Other stickers promote the usual white supremacist message that white people face an existential threat both from immigration (“They Seek Conquest, Not Asylum”; “Mass Immigration is White Genocide”) and from supposedly anti-white governemnt policies (“Diversity: Designed to Fail, Built to Replace”; “Diversity Becomes Replacement”). Others promote a more basic message of white superiority (“Western Civilization is White Civilization”; “Import the Third World, Become the Third World.”). Hundred Handers have also posted stickers promoting the anti-Semitic work of “The Noticer,” which Pharos has documented, and more generalized anti-Semitism (“Ask not what Jews can do for your country. Ask what your country can do for Jews”) as well as homophobia (“LGBT+: So oppressed they enjoy corporate sponsorship while being celebrated by our governments who push their agenda on our children”). The network’s stickers have attracted the attention of law enforcement: in April 2020 two men accused of posting Hundred Hander stickers in Sheffield, England were arrested for racially aggravated public order offenses, and in 2019 New York Governor Andrew Cuomo ordered an investigation of the organization after their stickers appeared in Troy, NY.

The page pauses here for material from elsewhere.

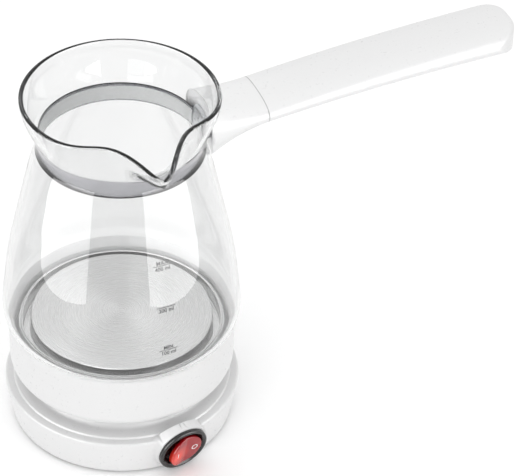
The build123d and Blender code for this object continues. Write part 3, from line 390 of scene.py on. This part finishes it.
# ------------------------------------------------------------------ pan and seal
# The pan is stainless, turned on a lathe, so fine rings run round it and its shine fans out
# from the middle. A soft translucent silicone ring seals it to the glass.
STEEL_TONE = (0.76, 0.76, 0.76, 1)
RING_SCALE = 2600.0
RING_DETAIL = 2.0
RING_STRENGTH = 0.04
pan_metal, pan_tree, pan_shader = node_material("turned_steel")
pan_shader.inputs["Base Color"].default_value = STEEL_TONE
pan_shader.inputs["Metallic"].default_value = 1.0
pan_shader.inputs["Anisotropic"].default_value = 0.75
pan_place = pan_tree.nodes.new("ShaderNodeTexCoord")
pan_across = pan_tree.nodes.new("ShaderNodeVectorMath")
pan_across.operation = "MULTIPLY"
pan_across.inputs[1].default_value = (1, 1, 0)
pan_radius = pan_tree.nodes.new("ShaderNodeVectorMath")
pan_radius.operation = "LENGTH"
pan_rings = pan_tree.nodes.new("ShaderNodeTexNoise")
pan_rings.noise_dimensions = "1D"
pan_rings.inputs["Scale"].default_value = RING_SCALE
pan_rings.inputs["Detail"].default_value = RING_DETAIL
pan_bump = pan_tree.nodes.new("ShaderNodeBump")
pan_bump.inputs["Strength"].default_value = RING_STRENGTH
pan_bump.inputs["Distance"].default_value = BUMP_DEPTH
pan_along = pan_tree.nodes.new("ShaderNodeVectorMath")
pan_along.operation = "CROSS_PRODUCT"
pan_along.inputs[0].default_value = (0, 0, 1)
pan_to_room = pan_tree.nodes.new("ShaderNodeVectorTransform")
pan_to_room.vector_type = "VECTOR"
pan_to_room.convert_from = "OBJECT"
pan_to_room.convert_to = "WORLD"
pan_tree.links.new(pan_place.outputs["Object"], pan_across.inputs[0])
pan_tree.links.new(pan_across.outputs["Vector"], pan_radius.inputs[0])
pan_tree.links.new(pan_radius.outputs["Value"], pan_rings.inputs["W"])
pan_tree.links.new(pan_rings.outputs["Fac"], pan_bump.inputs["Height"])
pan_tree.links.new(pan_bump.outputs["Normal"], pan_shader.inputs["Normal"])
pan_tree.links.new(pan_across.outputs["Vector"], pan_along.inputs[1])
pan_tree.links.new(pan_along.outputs["Vector"], pan_to_room.inputs["Vector"])
pan_tree.links.new(pan_to_room.outputs["Vector"], pan_shader.inputs["Tangent"])
roughness_from(pan_tree, pan_shader, pan_rings, 0.24, 0.30)
smooth_skin("steel_pan", pan_metal, "pot")
SILICONE_TONES = ((0.74, 0.75, 0.75), (0.80, 0.81, 0.81))
silicone = finish(
    "seal_silicone", SILICONE_TONES, (0.35, 0.5), 800.0, 0.15, Transmission_Weight=0.25
)
smooth_skin("pan_seal", silicone, "pot")

# ------------------------------------------------------------------ glass vessel
# Blown borosilicate glass, 2 mm thick, with a flared rim. The spout was pressed into the hot
# rim, which drew it in on both sides, and the rim's edge was then rounded in the flame. Clear
# glass lets the light through to the pan, so it throws no shadow.
GLASS_WALL = 0.002
GLASS_FOOT = 0.0448
GLASS_ROWS = 84
GLASS_STEPS = 240
FLAME_ROUNDING = 0.0009
GLASS_TONE = (0.885, 0.888, 0.888)
GLASS_EDGE_TONE = (0.985, 0.988, 0.988)
RIM_TOP = 0.1709
NECK_TOP = 0.150
SPOUT_LOW = 0.1524
SPOUT_HIGH = 0.1644
NECK_RADIUS = 0.0344
RIM_RADIUS = 0.0411
SPOUT_REACH = 0.0117
SPOUT_HALF_TURN = 10.9
PINCH_DEPTH = 0.0043
PINCH_TURN = 30.0
PINCH_SPREAD = 17.0
DIP_START = 0.034
DIP_RADIUS = 0.0276
GLASS_OUTLINE = (
    (0.0479, GLASS_FOOT),
    (0.0479, 0.0528),
    (0.0500, 0.0561),
    (0.0511, 0.0600),
    (0.0505, 0.0673),
    (0.0478, 0.0890),
    (0.0432, 0.1108),
    (0.0383, 0.1325),
    (0.0362, 0.1395),
    (0.0347, 0.1442),
    (NECK_RADIUS, 0.1480),
    (NECK_RADIUS, NECK_TOP),
)


def glass_radius(height):
    """Outside radius of the round part of the glass: a smooth curve through its outline."""
    if height >= NECK_TOP:
        share = min(1.0, (height - NECK_TOP) / (RIM_TOP - NECK_TOP))
        return NECK_RADIUS + (RIM_RADIUS - NECK_RADIUS) * math.sin(math.pi / 2 * share**1.25)
    points = GLASS_OUTLINE
    i = max(k for k in range(len(points) - 1) if points[k][1] <= height + 1e-9)

    def slope(k):
        low, high = points[max(0, k - 1)], points[min(len(points) - 1, k + 1)]
        return (high[0] - low[0]) / (high[1] - low[1])

    (r0, z0), (r1, z1) = points[i], points[i + 1]
    step = z1 - z0
    t = (height - z0) / step
    return (
        r0 * (1 + 2 * t) * (1 - t) ** 2
        + slope(i) * step * t * (1 - t) ** 2
        + r1 * t * t * (3 - 2 * t)
        + slope(i + 1) * step * t * t * (t - 1)
    )


def spout_push(turn, height):
    """How far the pressed spout moves the glass out (+) or in (-)."""
    share = max(0.0, min(1.0, (height - SPOUT_LOW) / (SPOUT_HIGH - SPOUT_LOW)))
    off = abs(turn)
    beak = SPOUT_REACH * math.exp(-((off / SPOUT_HALF_TURN) ** 1.5))
    pinch = PINCH_DEPTH * math.exp(-(((off - PINCH_TURN) / PINCH_SPREAD) ** 2))
    return (beak - pinch) * share * share * (3 - 2 * share)


def rim_height(y):
    """Height of the rim, which dips along an arc towards the spout's tip."""
    beyond = max(0.0, -y - DIP_START)
    return RIM_TOP - DIP_RADIUS + math.sqrt(max(0.0, DIP_RADIUS**2 - beyond**2))


glass_shape = bmesh.new()
row = (RIM_TOP - GLASS_FOOT) / GLASS_ROWS
heights = [GLASS_FOOT + row * i for i in range(GLASS_ROWS + 1)]
line = [glass_shape.verts.new((0, -glass_radius(z), z)) for z in heights]
edges = [glass_shape.edges.new(pair) for pair in zip(line, line[1:])]
bmesh.ops.spin(
    glass_shape,
    geom=line + edges,
    axis=(0, 0, 1),
    cent=(0, 0, 0),
    angle=2 * math.pi,
    steps=GLASS_STEPS,
    use_merge=True,
)
bmesh.ops.remove_doubles(glass_shape, verts=glass_shape.verts[:], dist=1e-6)
for vert in glass_shape.verts:
    if vert.co.z < SPOUT_LOW:
        continue
    turn = math.degrees(math.atan2(vert.co.x, -vert.co.y))
    radius = math.hypot(vert.co.x, vert.co.y)
    share = (radius + spout_push(turn, vert.co.z)) / radius
    vert.co.x *= share
    vert.co.y *= share
    full = (vert.co.z - SPOUT_LOW) / (RIM_TOP - SPOUT_LOW)
    vert.co.z -= (RIM_TOP - rim_height(vert.co.y)) * full
bmesh.ops.recalc_face_normals(glass_shape, faces=glass_shape.faces[:])
bmesh.ops.solidify(glass_shape, geom=glass_shape.faces[:], thickness=-GLASS_WALL)
bmesh.ops.reverse_faces(glass_shape, faces=glass_shape.faces[:])

glass, glass_tree, glass_shader = node_material("blown_glass")
glass_shader.inputs["Transmission Weight"].default_value = 1.0
glass_shader.inputs["Roughness"].default_value = 0.0
glass_shader.inputs["IOR"].default_value = 1.5
glass_edge = glass_tree.nodes.new("ShaderNodeLayerWeight")
glass_edge.inputs["Blend"].default_value = 0.35
glass_tint = glass_tree.nodes.new("ShaderNodeValToRGB")
glass_tint.color_ramp.elements[0].position = 0.4
glass_tint.color_ramp.elements[0].color = (*GLASS_TONE, 1)
glass_tint.color_ramp.elements[1].position = 1.0
glass_tint.color_ramp.elements[1].color = (*GLASS_EDGE_TONE, 1)
glass_tree.links.new(glass_edge.outputs["Facing"], glass_tint.inputs["Fac"])
glass_tree.links.new(glass_tint.outputs["Color"], glass_shader.inputs["Base Color"])
vessel = mesh_piece("glass_vessel", glass_shape, glass, sharp_above=60.0)
rounded = vessel.modifiers.new("fire_polish", "BEVEL")
rounded.width = FLAME_ROUNDING
rounded.segments = 3
rounded.profile = 0.5
rounded.affect = "EDGES"
rounded.material = -1
rounded.limit_method = "ANGLE"
rounded.angle_limit = math.radians(50)
vessel.visible_shadow = False
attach(vessel, "pot")
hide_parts("glass_body")

# ------------------------------------------------------------------ volume marks
# Fill marks are printed on the glass in grey ceramic ink, right of the spout: the least, the
# most and the level between, each with its fine line, and fired on, so they follow the curve.
MARK_TURN = math.radians(3.6)
MARK_WIDTH = 0.0085
MARK_LETTER = 0.0025
MARK_LINE = 0.00030
MARK_WEIGHT = 0.00005
MARK_DEPTH = 0.00003
MARK_CLEARANCE = 0.00008
MARK_GAP = 0.0009
ABOVE_LINE = MARK_GAP * 0.5
BELOW_LINE = -MARK_GAP * 0.6 - MARK_LETTER * 0.7
INK_TONES = ((0.02,) * 3, (0.03,) * 3)
MARKS = (
    ("most", 0.1106, "MAX", "400 ml"),
    ("middle", 0.0911, "", "200 ml"),
    ("least", 0.0696, "MIN", "100 ml"),
)
ink = finish("mark_ink", INK_TONES, (0.5, 0.6), 2500.0, 0.1)


def letters(text, low):
    """The shape of one line of lettering, centred, with its foot at a height on the flat."""
    curve = bpy.data.curves.new("letters", "FONT")
    curve.body = text
    curve.size = MARK_LETTER
    curve.align_x = "CENTER"
    curve.resolution_u = 3
    curve.extrude = MARK_DEPTH
    curve.offset = MARK_WEIGHT
    holder = bpy.data.objects.new("letters", curve)
    mesh = bpy.data.meshes.new_from_object(holder)
    bpy.data.objects.remove(holder)
    shape = bmesh.new()
    shape.from_mesh(mesh)
    bpy.data.meshes.remove(mesh)
    bmesh.ops.translate(shape, verts=shape.verts[:], vec=(0, low, 0))
    return shape


def add_shape(target, source):
    """Adds one bmesh to another."""
    mesh = bpy.data.meshes.new("part")
    source.to_mesh(mesh)
    source.free()
    target.from_mesh(mesh)
    bpy.data.meshes.remove(mesh)


for name, level, above_line, below_line in MARKS:
    mark = bmesh.new()
    bmesh.ops.create_grid(mark, x_segments=16, y_segments=1, size=0.5)
    bmesh.ops.scale(mark, verts=mark.verts[:], vec=(MARK_WIDTH, MARK_LINE, 1))
    bmesh.ops.solidify(mark, geom=mark.faces[:], thickness=MARK_DEPTH)
    if above_line:
        add_shape(mark, letters(above_line, ABOVE_LINE))
    add_shape(mark, letters(below_line, BELOW_LINE))
    for vert in mark.verts:
        height = level + vert.co.y
        radius = glass_radius(height) + MARK_DEPTH + MARK_CLEARANCE + vert.co.z
        turn = MARK_TURN + vert.co.x / radius
        vert.co = Vector((radius * math.sin(turn), -radius * math.cos(turn), height))
    bmesh.ops.recalc_face_normals(mark, faces=mark.faces[:])
    piece = mesh_piece("volume_mark_" + name, mark, ink)
    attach(piece, "pot")

# ------------------------------------------------------------------ neck band
# A strip of polished stainless round the glass's neck, over a clear silicone liner, with its
# two ears drawn together in the bracket by a screw and a nut.
BAND_TONES = ((0.40, 0.40, 0.42), (0.46, 0.46, 0.48))
band_metal = finish("polished_band", BAND_TONES, (0.08, 0.13), 60.0, 0.03, metal=1.0)
smooth_skin("neck_band", band_metal, "pot")
smooth_skin("neck_liner", silicone, "pot")
for node in ("clamp_screw", "clamp_nut"):
    smooth_skin(node, zinc, "pot")

# ------------------------------------------------------------------ handle
# Bracket and grip are white mouldings that meet in a fine joint, whose shadow is painted as a
# thin grey strip laid on the grip. A steel strap inside ties them to the band's lug, and
# cross-head screws hold them from below.
for node in ("handle_bracket", "handle_grip"):
    smooth_skin(node, white, "pot")
for node in ("handle_tang", "handle_screws"):
    smooth_skin(node, zinc, "pot")

# Painted shadow of the joint: a thin grey strip cut from the grip's surface between two planes
# and set just proud of it.
JOINT_START = 0.06232
JOINT_END = 0.0626
JOINT_PROUD = 0.00003
JOINT_SHADOW_TONES = ((0.30,) * 3, (0.36,) * 3)
joint_shade = finish("joint_shade", JOINT_SHADOW_TONES, (0.6, 0.7), 1200.0, 0.1)
joint = bmesh.new()
joint.from_mesh(nodes["handle_grip"].data)
bmesh.ops.remove_doubles(joint, verts=joint.verts[:], dist=WELD)
for end, side in ((JOINT_START, -1), (JOINT_END, 1)):
    bmesh.ops.bisect_plane(
        joint,
        geom=joint.verts[:] + joint.edges[:] + joint.faces[:],
        plane_co=(end, 0, 0),
        plane_no=(side, 0, 0),
        clear_outer=True,
    )
joint.normal_update()
for vert in joint.verts:
    vert.co += vert.normal * JOINT_PROUD
painted_joint_shadow = mesh_piece("handle_joint_shadow", joint, joint_shade)
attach(painted_joint_shadow, "pot")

The name allows the Hundred Handers to see their struggle as one that is divinely sanctioned, true to the supposed ancient essence of the "white race," and destined to succeed
The most familiar monster from Greek myth is undoubtedly Medusa, whom Pharos has documented being invoked in support of violent misogyny. But in that case the monster is something to be slain and suppressed, whereas the Hundred Handers network has made the ancient monster a model for itself. The three “Hecatoncheires” (Greek for “Hundred Hands”, also called the “Centimanes”), whose names Hesiod gives as Cottus, Briareus, and Gyes, are appealing to white supremacists in various ways. First, they were suppressed and imprisoned by those in power, just as white supremacists argue white people are discriminated against. Second, they later were recruited by Zeus to join a rebellion against the ruling god Cronus, which white supremacists may see as a parallel to their own revolutionary action against a supposedly oppressive and “anti-White” society. This analogy is doubly appealing in that many white supremacists consider Zeus (and the Roman Jupiter) to be a symbol of the white, “Aryan spirit” and because the god that Zeus overthrew, Cronus (the Roman Saturn), has also been considered by anti-Semites to be a symbol of Jewish power. Finally, the Centimanes are appealing because their monstrous strength secured victory for Zeus. Thus the analogy allows members of the network to see their struggle to preserve white racial domination as one that is divinely sanctioned, true to the supposed ancient essence of the “white race,” and destined to succeed.
Hesiod’s monstrous hundred-handers have been used to represent the oppressed against the oppressor before: the blog Classics and Class has reported on a 1890 political cartoon from England in which dock and mine workers are represented as the Hundred Hander Briareus in their struggle for better working conditions. Crucially, as Classics and Class describes, this was not the symbol the labor activists adopted for themselves: it was imposed on them in a story ultimately unsympathetic to their cause. Briareus was powerful, yes, but fundamentally monstrous, terrifying, and destructive to the dominant order. So it is appropriate for a white supremacist group seeking to “[make] the world itself our platform” to model themselves after these monsters. They’re supposed to be scary. And they are.